2.1 Overview of NAME

Dispersion modelling was carried out using NAME (Numerical Atmospheric-dispersion Modelling Environment), the UK Met Office's Lagrangian particle dispersion model. NAME is used to model the atmospheric transport and dispersion of a range of gases and particles (Jones et al., 2007). It is the operational model of the London VAAC responsible for forecasting the dispersion of ash in the north-eastern Atlantic and over the UK, Ireland, and Scandinavia, and it is also the operational model of RSMC Exeter (Regional Specialist Meteorological Centre) responsible for forecasting the dispersion of radioactive material in Europe and Africa. In NAME, large numbers of computational particles are released into the model atmosphere, with each computational particle representing a proportion of the mass of the material (gases or particles) being modelled. Computational particles are advected within the model atmosphere by three-dimensional winds from numerical weather prediction models and turbulent dispersion is simulated by random walk techniques. Mass is removed from the model atmosphere by wet and dry deposition as well as by gravitational settling for volcanic ash and by radioactive decay for caesium-137.

2.2 Meteorological data

Meteorological data sets for this study are provided by three different model configurations of the Met Office's Unified Model (Walters et al., 2019). The ensemble meteorological data are provided by the global configuration of the Met Office Global and Regional Ensemble Prediction System (MOGREPS-G), which is an ensemble forecasting system developed and run operationally at the Met Office (Tennant and Beare, 2014). It is an 18-member ensemble which runs four times a day at 00:00, 06:00, 12:00, and 18:00 UTC. In the global configuration it runs at a resolution of 0.28125^∘ latitude by 0.1875^∘ longitude (approximately 20 km by 20 km at mid-latitudes) with 70 vertical levels extending from the surface up to 80 km (in these simulations only the first 59 levels extending up to 30 km are used). At the time this work was carried out initial conditions were obtained from the global deterministic 4D-Var data assimilation system with perturbations generated using an ensemble transform Kalman filter (ETKF) approach. Model perturbations followed a stochastic physics approach where the tendency of model parameters such as temperature were perturbed. In this configuration MOGREPS-G does not target specific features or geographical areas and it is optimised for error growth at all forecast lead times.

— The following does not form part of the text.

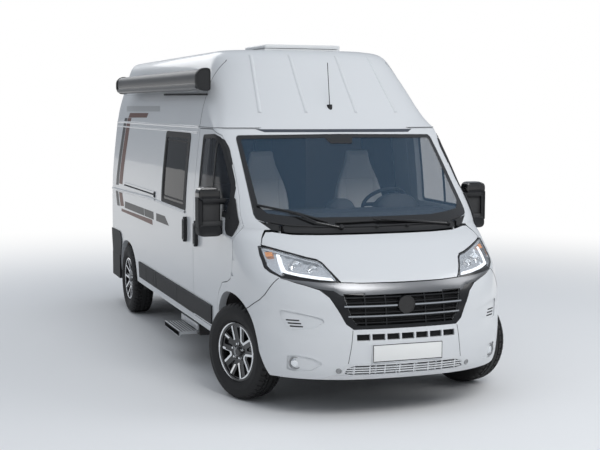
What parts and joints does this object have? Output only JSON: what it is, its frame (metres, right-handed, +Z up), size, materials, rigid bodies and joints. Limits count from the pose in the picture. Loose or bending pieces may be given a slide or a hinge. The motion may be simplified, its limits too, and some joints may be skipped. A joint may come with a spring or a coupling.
{
  "type": "camper van",
  "caption": "High-roof panel van converted to a camper, with hinged doors, bonnet and roof hatches, sliding entry step, steered front wheels and a wind-out awning case.",
  "frame": {"origin": "centre of the bounding box's base, on the ground between the four wheels", "axes": "+Y rearwards along the vehicle, +X to the vehicle's left, +Z up"},
  "size_m": [2.41, 5.9981, 2.701],
  "materials": {
    "paint": "gloss",
    "chassis": "satin",
    "trim": "matte",
    "grille": "gloss",
    "lamp": "gloss",
    "tail_lamp": "gloss",
    "glass": "gloss",
    "hatch": "satin",
    "tyre": "matte",
    "rim": "gloss",
    "seat": "matte",
    "cabinet": "satin"
  },
  "bodies": {
    "body": {"body_right": "paint", "body_left": "paint", "roof_cap": "paint", "roof_panel": "paint", "floor_pan": "chassis", "wheelhouses": "chassis", "chassis_frame": "chassis", "wing_right": "paint", "wing_left": "paint", "scuttle": "trim", "windscreen": "glass", "front_bumper": "paint", "grille": "grille", "headlamps": "lamp", "radiator": "chassis", "sliding_door": "paint", "side_windows": "glass", "side_cladding": "trim", "rear_bumper": "trim", "tail_lamps": "tail_lamp", "aerial": "trim", "awning": "trim", "hatch_frames": "trim", "step_case": "trim", "front_suspension": "chassis", "rear_axle": "chassis", "tank_and_silencer": "chassis", "engine_block": "chassis", "dashboard": "trim", "front_seats": "seat", "cabinets": "cabinet", "rear_bed": "seat"},
    "bonnet": {"bonnet": "paint"},
    "door_right": {"door_right": "paint", "door_glass_right": "glass", "mirror_right": "trim"},
    "door_left": {"door_left": "paint", "door_glass_left": "glass", "mirror_left": "trim"},
    "rear_door_right": {"rear_door_right": "paint", "rear_glass_right": "glass"},
    "rear_door_left": {"rear_door_left": "paint", "rear_glass_left": "glass"},
    "hatch_lid_front": {"hatch_lid_front": "hatch"},
    "hatch_lid_rear": {"hatch_lid_rear": "hatch"},
    "step": {"step": "trim"},
    "steering_wheel": {"steering_wheel": "trim"},
    "knuckle_right": {"knuckle_right": "chassis"},
    "knuckle_left": {"knuckle_left": "chassis"},
    "front_wheel_right": {"front_tyre_right": "tyre", "front_rim_right": "rim"},
    "front_wheel_left": {"front_tyre_left": "tyre", "front_rim_left": "rim"},
    "rear_wheel_right": {"rear_tyre_right": "tyre", "rear_rim_right": "rim"},
    "rear_wheel_left": {"rear_tyre_left": "tyre", "rear_rim_left": "rim"}
  },
  "joints": [
    {"name": "bonnet_hinge", "type": "hinge", "parent": "body", "child": "bonnet", "pos_m": [0, -2.224, 1.285], "axis": [-1, 0, 0], "range_deg": [0, 55]},
    {"name": "door_hinge_right", "type": "hinge", "parent": "body", "child": "door_right", "pos_m": [-1.004, -2.119, 1], "axis": [0, 0, 1], "range_deg": [0, 65]},
    {"name": "door_hinge_left", "type": "hinge", "parent": "body", "child": "door_left", "pos_m": [1.004, -2.119, 1], "axis": [0, 0, -1], "range_deg": [0, 65]},
    {"name": "rear_door_hinge_right", "type": "hinge", "parent": "body", "child": "rear_door_right", "pos_m": [-0.842, 2.97, 1.4], "axis": [0, 0, 1], "range_deg": [0, 180]},
    {"name": "rear_door_hinge_left", "type": "hinge", "parent": "body", "child": "rear_door_left", "pos_m": [0.842, 2.97, 1.4], "axis": [0, 0, -1], "range_deg": [0, 180]},
    {"name": "hatch_hinge_front", "type": "hinge", "parent": "body", "child": "hatch_lid_front", "pos_m": [0, -0.149, 2.686], "axis": [-1, 0, 0], "range_deg": [0, 55]},
    {"name": "hatch_hinge_rear", "type": "hinge", "parent": "body", "child": "hatch_lid_rear", "pos_m": [0, 2.111, 2.686], "axis": [-1, 0, 0], "range_deg": [0, 55]},
    {"name": "step_slide", "type": "slide", "parent": "body", "child": "step", "axis": [1, 0, 0], "range_m": [0, 0.16]},
    {"name": "steer_right", "type": "hinge", "parent": "body", "child": "knuckle_right", "pos_m": [-0.83, -2.051, 0.36], "axis": [0, 0, 1], "range_deg": [-53, 15]},
    {"name": "steer_left", "type": "hinge", "parent": "body", "child": "knuckle_left", "pos_m": [0.83, -2.051, 0.36], "axis": [0, 0, 1], "range_deg": [-53, 15]},
    {"name": "steering_wheel_turn", "type": "hinge", "parent": "body", "child": "steering_wheel", "pos_m": [0.42, -1.569, 1.4], "axis": [0, 0.6691, 0.7431], "range_deg": [-795, 225]},
    {"name": "front_wheel_spin_right", "type": "hinge", "parent": "knuckle_right", "child": "front_wheel_right", "pos_m": [-0.90048, -2.07665, 0.36], "axis": [0.9397, 0.342, 0], "continuous": true},
    {"name": "front_wheel_spin_left", "type": "hinge", "parent": "knuckle_left", "child": "front_wheel_left", "pos_m": [0.90048, -2.02535, 0.36], "axis": [0.9397, 0.342, 0], "continuous": true},
    {"name": "rear_wheel_spin_right", "type": "hinge", "parent": "body", "child": "rear_wheel_right", "pos_m": [-0.895, 1.984, 0.36], "axis": [1, 0, 0], "continuous": true},
    {"name": "rear_wheel_spin_left", "type": "hinge", "parent": "body", "child": "rear_wheel_left", "pos_m": [0.895, 1.984, 0.36], "axis": [1, 0, 0], "continuous": true}
  ],
  "couplings": [
    {"joint": "steer_left", "follows": "steer_right", "ratio": 1},
    {"joint": "steering_wheel_turn", "follows": "steer_right", "ratio": 15}
  ]
}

The ensemble dispersion simulations are compared to dispersion runs carried out using the global deterministic configuration of the Met Office Unified Model (hereafter referred to as the deterministic forecast). The global deterministic configuration of the Unified Model (Walters et al., 2019) has a resolution of 0.140625^∘ latitude by 0.09375^∘ longitude (approximately 10 km by 10 km at mid-latitudes) and has the same vertical level set as MOGREPS-G. It runs four times a day, two 168 h forecasts at 00:00 and 12:00 UTC and two update forecasts of 69 h at 06:00 and 18:00 UTC.

An analysis meteorological data set is constructed by stitching together the first 6 h of each 6-hourly forecast and the dispersion simulations are repeated using this data set. This means that for the first 6 h of meteorological data the deterministic forecast and the analysis meteorology will be identical. Therefore, to avoid giving the deterministic meteorology a skill advantage, the simulated releases are 6 h after the meteorological forecast data initialisation time.

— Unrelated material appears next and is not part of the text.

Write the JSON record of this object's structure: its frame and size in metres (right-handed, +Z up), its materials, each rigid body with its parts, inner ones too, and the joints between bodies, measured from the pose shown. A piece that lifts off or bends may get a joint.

In this study dispersion forecasts are initiated only on the forecasts (ensemble and deterministic) at 00:00 and 12:00 UTC because the data for NAME are only retrieved for the first 6 h of the 69 h update forecasts in order to update the analysis meteorology.

2.3 Assessment of ensemble skill

There are many ways to assess the performance of an ensemble (Wilks, 2019). Some of these measure attributes, such as reliability, which measures the degree to which simulated probabilities match observed frequencies, and resolution that measures the ability of the ensemble to distinguish between events with different frequencies, can only be calculated for a (large) set of ensembles. The aim of this study is to evaluate the skill of each individual simulation, and to do this the Brier score relative to the analysis (Brier, 1950) is used. The Brier score is commonly used to evaluate meteorological ensembles and is completely analogous to the mean-square-error measure of accuracy used for deterministic forecasts. The Brier score is a measure of the accuracy of a forecast in terms of the probability of the occurrence of an event. For a set of N forecasts it is typically expressed as

\begin{matrix} (1) & BS = \frac{1}{N} \sum_{i = 1}^{N} (f_{i} - a_{i})^{2}, \end{matrix}

where f_i is the forecast probability of the event occurring for the ith forecast and a_i is the observation of the event, with a_i=0 if the event does not occur and a_i=1 if it does occur. Here the dispersion prediction using the analysis meteorology is substituted for the observation. The Brier score ranges from 0 to 1 and is negatively oriented, so that a perfect forecast is assigned a Brier score of 0. For each scenario an event was considered to have occurred if a threshold concentration (or deposition amount) was exceeded in a single output grid square.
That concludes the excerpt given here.